• [Task details] Repeat exactly the lines from the start through the line with "shades = [(0.3", both ends included.

• [Data extract]
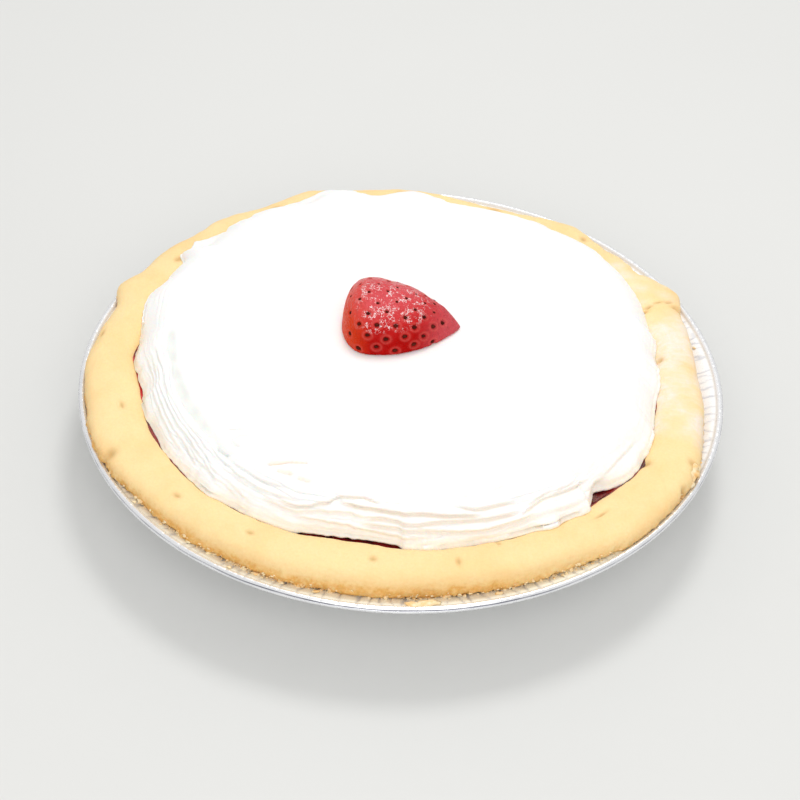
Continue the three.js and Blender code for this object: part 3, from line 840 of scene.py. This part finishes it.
def creamOutline(angle):
    ragged = 0.1 * grain(polar(94, angle), 8.0, 30.0) + 0.25 * grain(polar(94, angle), 2.2, 31.0)
    edge = creamEdge(angle) + creamSpill(angle) + ragged
    bedEnd = creamBed(angle, edge) - 0.1
    edgeHeight = bedEnd + cream["edgeThickness"] + 0.5 - 0.9 * smoothStep(2.5, 6.0, creamSpill(angle))
    shoulder = cream["shoulderRadius"] + 0.85 * creamCalm(angle)
    shoulderHeight = cream["shoulderHeight"]

    # the underside, which lies on the filling and on the crust
    bedStart = cream["edgeRadius"] - 6
    outline = [(0.0, cream["underside"]), (60.0, cream["underside"])]
    for part in (0.0, 0.25, 0.5, 0.75, 0.95):
        radius = bedStart + (edge - 0.8 - bedStart) * part
        outline.append((radius, creamBed(angle, radius)))
    lip = bedEnd - 0.1 + sum(height * arcWindow(angle, start, end, 1.2)
                             for start, end, height in cream["clearings"])
    outline += [(edge - 0.2, lip - 0.4), (edge + 0.1, lip), (edge + 0.15, (lip + edgeHeight) / 2)]
    amounts = [0.0] * len(outline)
    shades = [(0.3 * arcWindow(angle, 240, 320, 10), 0.0)] * len(outline)

    # the side; a thin smear beyond the swells joins the thick part lower down
    smear = max(0.0, creamSpill(angle) - 2.0)
    upper = cream["edgeRadius"] + creamCalm(angle) - creamEdge(angle)
    combed = arcWindow(angle, 190, 320, 20)
    tanned = arcWindow(angle, 246, 320, 10)
    for ring in range(cream["sideRings"] + 1):
        climb = ring / cream["sideRings"]
        foot = edge + upper * smoothStep(0.05, 0.3, climb) - smear * smoothStep(0.0, 0.16, climb)
        radius = foot + (shoulder - foot) * climb
        height = edgeHeight + (shoulderHeight - edgeHeight) * (1 - (1 - climb) ** 1.5)
        outline.append((radius, height))
        relief, deep = sideRelief(angle, climb, radius, height, combed)
        amounts.append(relief - 0.3 - 0.4 * (1 - smoothStep(0.0, 0.12, climb)))
        low = 0.35 * (1 - smoothStep(0.0, 0.35, climb)) * combed
        shade = 0.6 * deep * (1 - tanned) + max(0.0, -0.45 * relief) * (1 - 0.8 * tanned)
        shades.append((min(1.0, 1.1 * deep + low) * tanned, min(1.0, shade)))

    # the top, with close rings near the shoulder, where the strokes are, and wide ones in the middle
    for ring in range(1, cream["topRings"] + 1):
        part = ring / cream["topRings"]
        radius = shoulder * (1 - 0.42 * part - 0.58 * part ** 5)
        lift = 1 - (radius / shoulder) ** 2
        wave = 0.35 * ripple(angle, 2, 50) * radius / shoulder
        height = shoulderHeight + (cream["topHeight"] - shoulderHeight) * (1 - (1 - lift) ** 1.6)
        outline.append((radius, height + wave * lift))
        relief, pressed, warm = topRelief(angle, radius)
        amounts.append(relief - 0.3)
        shades.append((min(1.0, 1.4 * pressed * warm), min(1.0, pressed * (1 - warm))))
    amounts[-1] = -0.3
    outline[-1] = (0.0, cream["topHeight"])
    moved = pushOut(outline, amounts)
    return [(radius, height, *shade) for (radius, height), shade in zip(moved, shades)]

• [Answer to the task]
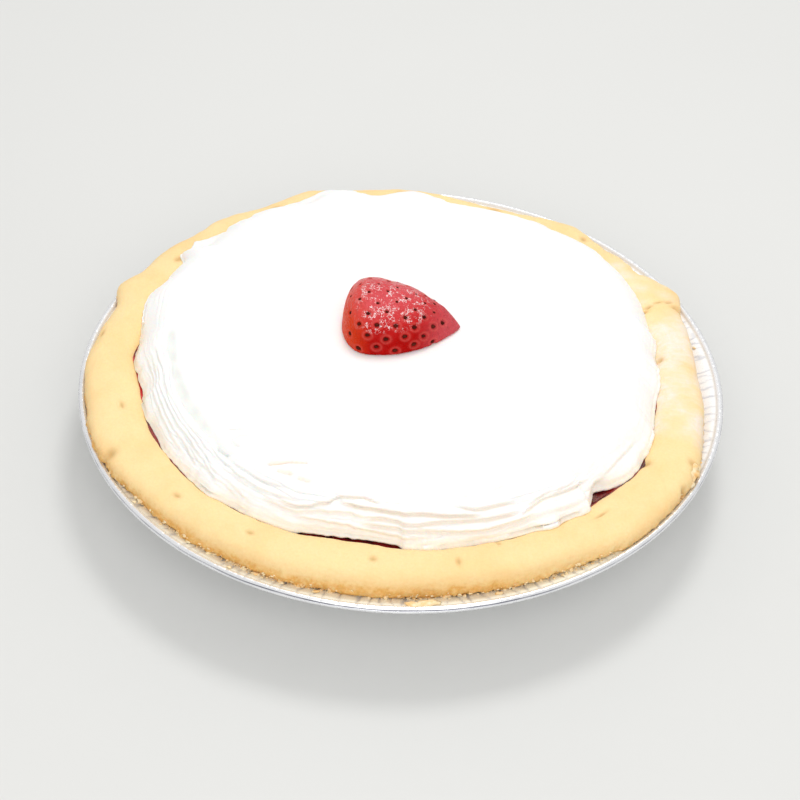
Continue the three.js and Blender code for this object: part 3, from line 840 of scene.py. This part finishes it.
def creamOutline(angle):
    ragged = 0.1 * grain(polar(94, angle), 8.0, 30.0) + 0.25 * grain(polar(94, angle), 2.2, 31.0)
    edge = creamEdge(angle) + creamSpill(angle) + ragged
    bedEnd = creamBed(angle, edge) - 0.1
    edgeHeight = bedEnd + cream["edgeThickness"] + 0.5 - 0.9 * smoothStep(2.5, 6.0, creamSpill(angle))
    shoulder = cream["shoulderRadius"] + 0.85 * creamCalm(angle)
    shoulderHeight = cream["shoulderHeight"]

    # the underside, which lies on the filling and on the crust
    bedStart = cream["edgeRadius"] - 6
    outline = [(0.0, cream["underside"]), (60.0, cream["underside"])]
    for part in (0.0, 0.25, 0.5, 0.75, 0.95):
        radius = bedStart + (edge - 0.8 - bedStart) * part
        outline.append((radius, creamBed(angle, radius)))
    lip = bedEnd - 0.1 + sum(height * arcWindow(angle, start, end, 1.2)
                             for start, end, height in cream["clearings"])
    outline += [(edge - 0.2, lip - 0.4), (edge + 0.1, lip), (edge + 0.15, (lip + edgeHeight) / 2)]
    amounts = [0.0] * len(outline)
    shades = [(0.3 * arcWindow(angle, 240, 320, 10), 0.0)] * len(outline)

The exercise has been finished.